Funambulism
Kadang kupikir hidup itu seperti funambulism tanpa jaring penyelamat. Lalu ketika tali yg kulalui semakin menipis dan bergetar hebat, aku dengan paniknya berusaha menggapai udara.
Kalau kamu pernah mencobanya, kamu pasti tau betapa menakutkannya itu. Meraih apa yg kamu tau tak ada, tapi kamu berharap keras ada, di saat kamu paling membutuhkannya.
Mungkin hidup yg tak dipertaruhkan memang takkan pernah dimenangkan, tapi tak semua orang lahir sebagai petaruh, apalagi petarung.
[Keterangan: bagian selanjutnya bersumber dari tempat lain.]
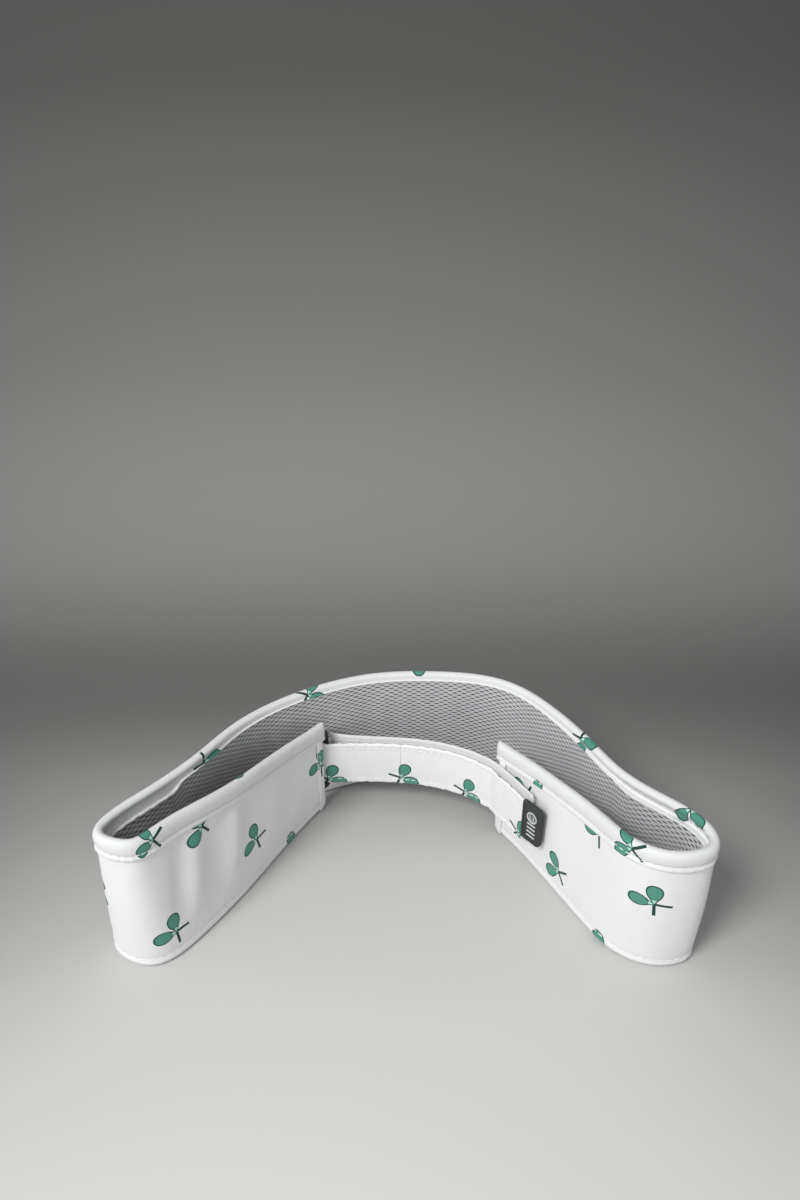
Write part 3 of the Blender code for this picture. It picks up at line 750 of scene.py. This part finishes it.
def band_stitches(band):
    """Rows of stitches along the binding and the hem, on the band's outside."""
    def at(out, level, foot):
        def place(s, proud=0.0):
            z = level + (band.foot(s) if foot else band.height(s))
            return band.points(s, out + proud, z)
        return place

    ends = (1.0, band.length - 1.0)
    binding = at(BINDING_STITCH_OUT, -BINDING_SEAM - 0.1, False)
    rows = stitches("binding_stitches", [(binding, *ends)], THREAD, length=1.7, pitch=2.3,
                    width=0.36, depth=0.26)
    finish_piece(rows, "root", "thread", "binding_thread")
    hem = (FACING_DEPTH + 0.6, band.length - FACING_DEPTH - 0.6)
    rows = stitches("hem_stitches", [(at(HEM_STITCH_OUT, HEM_SEAM, True), *hem)], THREAD)
    finish_piece(rows, "root", "thread", "hem_thread")


def end_stitches(band, side):
    """Upright stitches that close an end fold."""
    s = END_STITCH_INSET if side == "left" else band.length - END_STITCH_INSET

    def place(z, proud=0.0):
        return band.points(s, END_STITCH_OUT + proud, z)

    low = 12.0 if side == "right" else 5.5
    rows = stitches(side + "_end_stitches", [(place, low, band.height(s) - 8.5)], THREAD)
    return finish_piece(rows, "root", "thread", side + "_end_thread")


# --- Strap ---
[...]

Kadang beda seorang pemberani dan pengecut hanyalah sebatas membuka atau menutup mata ketika berjalan di atas tali hidup. Dan keduanya mungkin dipandang sama saja oleh mereka yg menonton dari bawah; pahlawan hebat yg menginspirasi ketika berhasil sampai di ujung, atau orang nekat gila yg malang ketika terjatuh dan mati. Apa yg mereka alami selama ber-funambulism, urusan mereka.
Faktanya, hidup dan kematianku pun, hanya akan aku yg tau sesungguhnya seperti apa.
Hidup itu sesungguhnya riuh. Dan mereka yg berkata bahwa bunyi – bunyian keras di sekitar itu hingar bingar, pastilah belum pernah mendengar riuh dan pengangnya kesunyian tanpa desau angin sekalipun.
Tidak ada ketenangan dalam hidup ini. Tak pernah ada. Mungkin karena tenang memang hanya milik kematian, atau aku saja yg belum mati.
Kadang kupikir hidup itu seperti funambulism dengan penutup mata. Dan aku tak pernah ingin membukanya.